Das ist alt: RDNA 2 bleibt im Kern RDNA

Radeon RX 6800, Radeon RX 6800 XT und auch die Radeon RX 6900 XT setzen dabei auf die gleiche und vorerst größte RDNA-2-GPU, Navi 21 oder auch „Big Navi“ genannt. Navi 21 wird in einem gegenüber Navi 10 leicht optimierten 7-nm-Prozess bei TSMC hergestellt, kommt auf eine stattliche Größe von 519 mm² und setzt sich aus 26,8 Milliarden Transistoren zusammen. Nvidia GA102 beherbergt 28 Mrd. Transistoren.

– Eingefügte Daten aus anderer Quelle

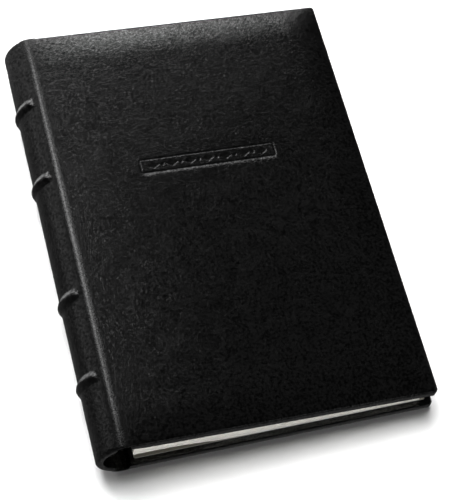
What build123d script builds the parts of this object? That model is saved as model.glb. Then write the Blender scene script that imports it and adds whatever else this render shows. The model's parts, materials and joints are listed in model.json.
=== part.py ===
from build123d import *
import os
from math import asin, atan2, cos, degrees

# A loose-leaf desk address book, closed, lying on its back cover.
# +X runs from the spine to the fore edge, +Y from tail to head, +Z from back cover to front cover.
# The origin is the centre of the back cover's outer face. All sizes are millimetres.

# ---- driving dimensions ----
cover_width = 152.4          # joint line to fore edge
cover_height = 222.25        # tail to head
spine_height = 31.75         # thickness over the covers at the joint
fore_edge_height = 21.7      # thickness over the covers at the fore edge
spine_sagitta = 11.6         # how far the round back stands out from the joint line

leather = 1.0
padding = 1.4
board = 2.0
turn_in = 0.6                # the leather is pared where it is turned in
paper_lining = 0.4
glue = 0.05                  # gap left between neighbouring layers
turn_in_width = 14.0
lining_margin = 3.2          # leather seen around the lining
hinge_strip = 7.2            # leather seen between the joint line and the lining
corner_radius = 2.0
outer_edge_radius = 1.8      # rounding of the padded outer edges
inner_edge_radius = 0.5
lining_corner = 1.0

hinge_depth = 1.0            # the leather joints bend about a line this far under the surface
fold_radius = 4.0            # nothing stiff comes nearer than this to the bending line

band_fractions = (0.167, 0.357, 0.643, 0.833)   # from the head
band_height = 1.4
band_width = 6.0
band_edge_share = 0.98       # of a band's height, taken by the rounding of its edges
core_width = 3.6
core_rise = 0.7              # of the cores over the round back, under the leather of the bands
core_setback = 2.5           # the cores stop this far short of the joint leather

sheet_width = 139.7
sheet_height = 215.9
sheet_x = 6.6                # binding edge, from the joint line
level_length = 11.0          # the sheets lie level this far from the binding edge
flat_x = 62.0                # and come down to the back cover here, from the joint line
block_thickness = 10.0
block_base = 0.15            # clearance over the back lining
sheet_gap = 0.03             # between neighbouring packs and dividers
divider_thickness = 0.35
divider_count = 12
tab_reach = 4.6
tab_length = 24.0
tab_corner = 2.0
tab_margin = 3.0             # from the sheet's ends to the first and the last tab
hole_radius = 3.57
hole_from_edge = 5.7

ring_spacing = 70.0
ring_radius = 7.0
wire_radius = 1.25
ring_x = 6.5                 # ring centre, from the joint line, just behind the binding edge
ring_z = 15.4
leg_offset = 2.6
leg_clearance = 0.5          # round the legs, in the plate's holes
tip_gap_angle = 0.4          # degrees from the ring's middle to each tip
plate_length = 186.0
plate_half_width = 7.5
plate_sagitta = 3.0
plate_gauge = 0.8
trigger_setback = 3.5        # from the plate's end to the trigger's pivot
trigger_length = 11.0
trigger_width = 6.0
trigger_gauge = 1.1
plate_apex_x = -1.2          # from the joint line
trigger_pivot_radius = 1.0
trigger_pad_width = 4.9      # the bent end that the thumb presses
blade_gauge = 0.9
blade_x = -3.6
blade_half_width = 4.5
blade_gap = 0.15             # from the middle to each blade
blade_shortening = 14.0      # the blades end this much short of the plate, for the triggers
blade_grip = 0.02            # clearance of the legs in their own blade
leg_head_radius = 1.85       # riveted end of a ring's leg
leg_head = 0.6
rivet_y = 82.0
rivet_radius = 1.5
rivet_head = 0.7
inner_head_radius = 2.7
inner_head = 0.75
inner_head_rounding = 0.5
rivet_sink = 0.45            # rivet heads lie this far under the back of the curved shell
blade_cutout = 1.0           # round the rivets, in the blades
sleeve_wall = 0.9
sleeve_clearance = 0.4       # from the round lining and the underside of the plate

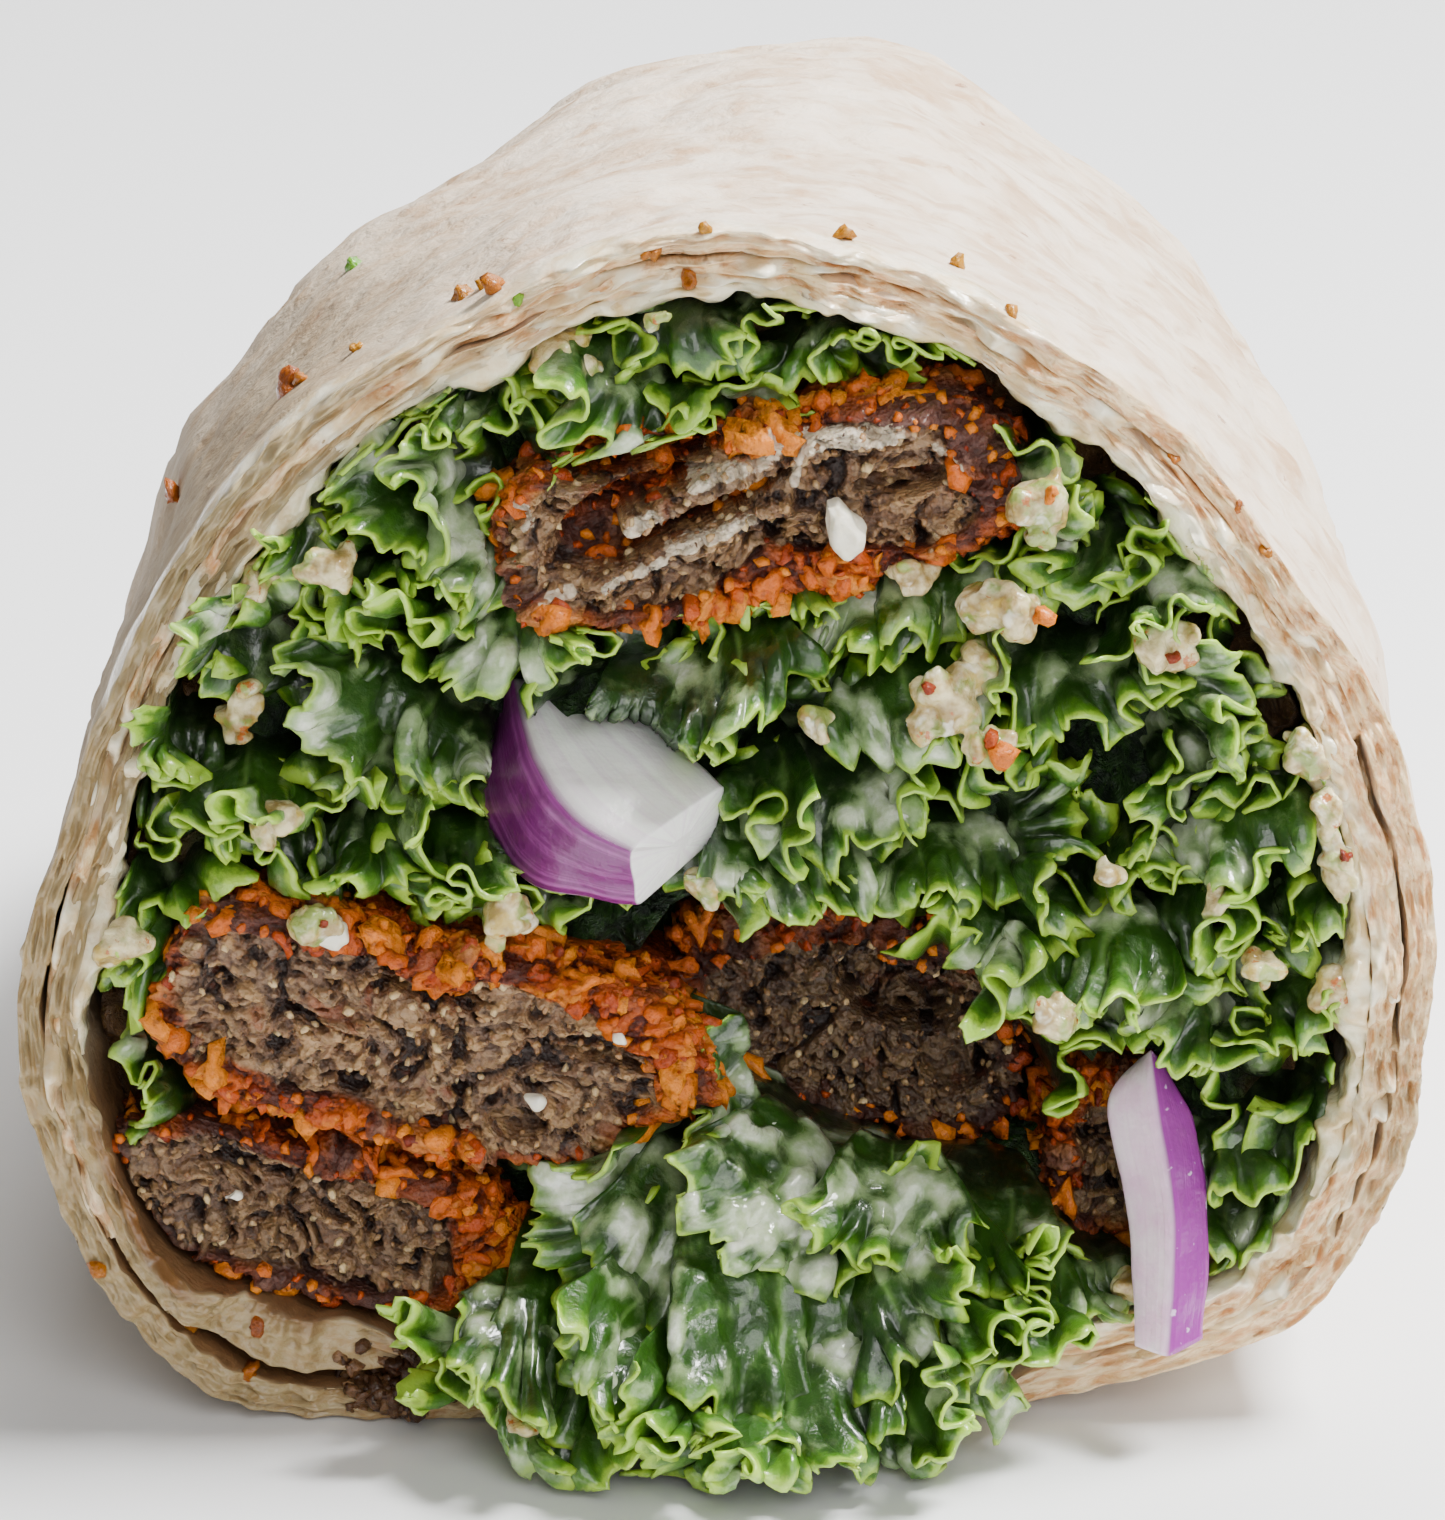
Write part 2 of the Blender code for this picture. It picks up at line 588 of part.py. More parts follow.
def material(name, colour, roughness):
    made = bpy.data.materials.new(name)
    made.use_nodes = True
    shader = made.node_tree.nodes["Principled BSDF"]
    shader.inputs["Base Color"].default_value = (*colour, 1.0)
    shader.inputs["Roughness"].default_value = roughness
    return made


def main():
    for obj in list(bpy.data.objects):
        bpy.data.objects.remove(obj)
    wrap = bpy.data.collections.new("wrap")
    helpers = bpy.data.collections.new("helpers")
    for collection in (wrap, helpers):
        bpy.context.scene.collection.children.link(collection)

    flatbread = rolled_sheet(wrap)
    tucked_end(helpers)
    boolean(flatbread, "UNION", helpers)

    strips = [crumbed_strip(name, wrap) for name in STRIPS]
    split_slot(helpers)
    boolean(strips[0], "DIFFERENCE", helpers)
    onions = [onion_piece(name, wrap) for name in ONIONS]
    salad = kale_salad(wrap, helpers)

    flatbread.data.materials.append(material("flatbread", (0.80, 0.69, 0.57), 0.75))
    salad.data.materials.append(material("kale", (0.10, 0.26, 0.05), 0.45))
    crust = material("crumbed_patty", (0.42, 0.15, 0.05), 0.7)
    flesh = material("red_onion", (0.62, 0.30, 0.52), 0.35)
    for strip in strips:
        strip.data.materials.append(crust)
    for onion in onions:
        onion.data.materials.append(flesh)

    origin = add_object("wrap_origin", None, wrap)
    origin.location.y = -CUT_TO_ORIGIN * MM
    for obj in (flatbread, salad, *strips, *onions):
        obj.parent = origin
    bpy.data.collections.remove(helpers)


main()
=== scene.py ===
"""The look of half a rolled flatbread wrap, cut across and laid on its side.

Every shape is worked out in millimetres in the cut's own frame: X to the right, Y from the cut into the roll,
Z up from the underside. It is moved into the row frame, in metres, as its mesh is made.
"""

import math

import bmesh
import bpy
import numpy as np
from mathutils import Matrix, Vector
from mathutils.bvhtree import BVHTree


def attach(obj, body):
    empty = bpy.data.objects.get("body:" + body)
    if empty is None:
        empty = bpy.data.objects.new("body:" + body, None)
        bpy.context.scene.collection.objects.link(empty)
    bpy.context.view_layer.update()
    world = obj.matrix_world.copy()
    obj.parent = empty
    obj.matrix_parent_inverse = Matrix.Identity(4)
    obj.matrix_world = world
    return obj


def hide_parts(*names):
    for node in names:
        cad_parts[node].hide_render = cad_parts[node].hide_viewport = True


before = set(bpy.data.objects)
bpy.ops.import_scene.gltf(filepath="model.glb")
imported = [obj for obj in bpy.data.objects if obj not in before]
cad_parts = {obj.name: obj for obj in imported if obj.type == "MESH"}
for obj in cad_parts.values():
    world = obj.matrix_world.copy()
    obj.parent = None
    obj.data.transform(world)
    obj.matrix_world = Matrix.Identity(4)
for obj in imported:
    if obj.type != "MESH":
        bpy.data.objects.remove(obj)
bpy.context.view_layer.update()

MM = 0.001
CUT_TO_ORIGIN = 38.0  # the row frame's origin lies this far behind the cut
SEED = 11

# The photograph's view, in the cut's frame: how far down it looks, from how far, and at what height.
VIEW_TILT = math.radians(20.0)
VIEW_DISTANCE = 383.797
AIM_HEIGHT = 36.611
TOWARDS_CAMERA = np.array((0.0, -math.cos(VIEW_TILT), math.sin(VIEW_TILT)))
CAMERA_AT = TOWARDS_CAMERA * VIEW_DISTANCE + (0.0, 0.0, AIM_HEIGHT)
VIEW_FROM = CAMERA_AT.round(2)

# The roll, as in the solids.
WRAP_LENGTH = 88.0
MIDDLE_AT = 38.0  # depth of the middle outline
TAPER_LENGTH = 30.0  # from there the roll grows slimmer over this length
TAPER_WIDTH, TAPER_HEIGHT, TAPER_SHIFT = 0.10, 0.045, 2.4
SHEET = 1.7
LAYER_GAP = 0.35
PITCH = SHEET + LAYER_GAP
COLUMNS_PER_TURN = 208
ROLL_COLUMNS = 388
ROLL_TURNS = ROLL_COLUMNS / COLUMNS_PER_TURN
SEAM_FROM, SEAM_TO = 0.945, 0.995  # where the sheet dives under its outer end
FLAP_FROM, FLAP_TO = 1.755, 1.81  # where its inner end curls
FLAP_LIFT = 0.6
FLAP_SHEET = 3.1
CROWN_THINNING, GAP_THINNING = 0.5, 0.4  # of the sheet and of the step between layers, over the filling
DOME_FROM = 58.0
DOME_EDGE = 60.0
LAP = 0.8  # how far the rolled sheet and the tucked end run under each other
DOME_WALL = 4.4
DOME_FULLNESS, DOME_ROUNDING = 2.4, 0.45
DOME_MIDDLE = np.array((3.0, 27.0))
SEAM_TWIST = 0.3
AXIS_POINT = np.array((1.0, 28.0))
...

RDNA 2 und RDNA nutzen dieselbe Basis, die bei Navi 21 in vielen Aspekten identisch, in anderen mit leichten Anpassungen übernommen wurde. Navi 21 alias „Big Navi“ bietet allerdings viel mehr Ausführungseinheiten und auch neue Funktionen, taktet höher und ist deutlich energieeffizienter aufgestellt.

Navi 10 mal zwei

In Navi 10 (Radeon RX 5700) gab es zwei Shader Engines, in Navi 21 sind es vier. Der Aufbau einer Shader Engine ist dabei zum Großteil gleich, noch immer finden 20 Compute Units darin Platz. Die Radeon RX 6900 XT (Codename Navi 21 XTX) kann also auf 80 CUs und damit 5.120 FP32-ALUs zurückgreifen, die Radeon RX 6800 XT (Codename Navi 21 XT) auf 72 CUs (4.608 FP32-ALUs) und die Radeon RX 6800 (Codename Navi 21 XL) auf 60 CUs (3.840 FP32-ALUs). Bei Navi 21 XL wird also eine ganze Shader-Engine deaktiviert. Gleich mit beiden Ausbaustufen durchbricht AMD erstmals die 64-CU-Schallmauer (4.096 ALUs), an der der Hersteller jahrelang festgehalten hat.

Die Radeon-RX-6000-Modelle im Vergleich
Radeon RX 6900 XT Radeon RX 6800 XT Radeon RX 6800 Radeon RX 5700 XT
Architektur RDNA 2 RDNA
GPU Navi 21 Navi 10
Prozess TSMC N7P
Chipgröße 519 mm² 251 mm²
Transistoren ca. 26,8 Mrd. ca. 10,3 Mrd.
Compute Units 80 72 60 40
FP32-ALUs 5.120 4.608 3.840 2.560
RT-Beschleunigung Ja Nein
Game-Takt 2.015 MHz 2.015 MHz 1.815 MHz 1.750 MHz
Maximaler Boost-Takt 2.250 MHz 2.250 MHz 2.105 MHz 1.905 MHz
FP32-Leistung 20,6 TFLOPS 18,6 TFLOPS 13,9 TFLOPS 9 TFLOPS
FP16-Leistung 41,3 TFLOPS 37,1 TFLOPS 27,9 TFLOPS 17,9 TFLOPS
Textureinheiten 320 288 240 160
ROPs 128 96 64
Speicher 16 GB GDDR6 8 GB GDDR6
Speichergeschwindigkeit 16 Gbps 14 Gbps
Speicherinterface 256 Bit
Speicherbandbreite 512 GB/s 448 GB/s
Infinity Cache 128 MB Nicht vorhanden
L2-Cache 4 MB
TBP 300 Watt 250 Watt 225 Watt
Slot-Anbindung PCIe 4.0
DirectX 12 Ultimate Ja Nein
UVP 999 US-Dollar 649 Euro 579 Euro 399 Euro

Eine CU von RDNA 2 ist laut AMD bei gleichem Takt genauso schnell wie eine CU von RDNA, der Aufbau mitsamt TMUs, doppelter Skalar-Einheit sowie L0-Cache ist gleich geblieben. Neben der CU gibt es pro Shader-Engine einen 256 KB großen L2-Cache (1 MB insgesamt), einen eigenen Rasterizer sowie eine Primitive-Einheit. Größere Änderungen gibt es bei den ROPs. Sowohl Navi 21 als auch Navi 10 setzen auf 16 ROP-Cluster, bei Navi 21 besteht ein ROP Cluster aber nicht mehr aus vier ROPs, sondern aus acht. Dadurch steigt die Anzahl der ROPs von 64 auf 128 an.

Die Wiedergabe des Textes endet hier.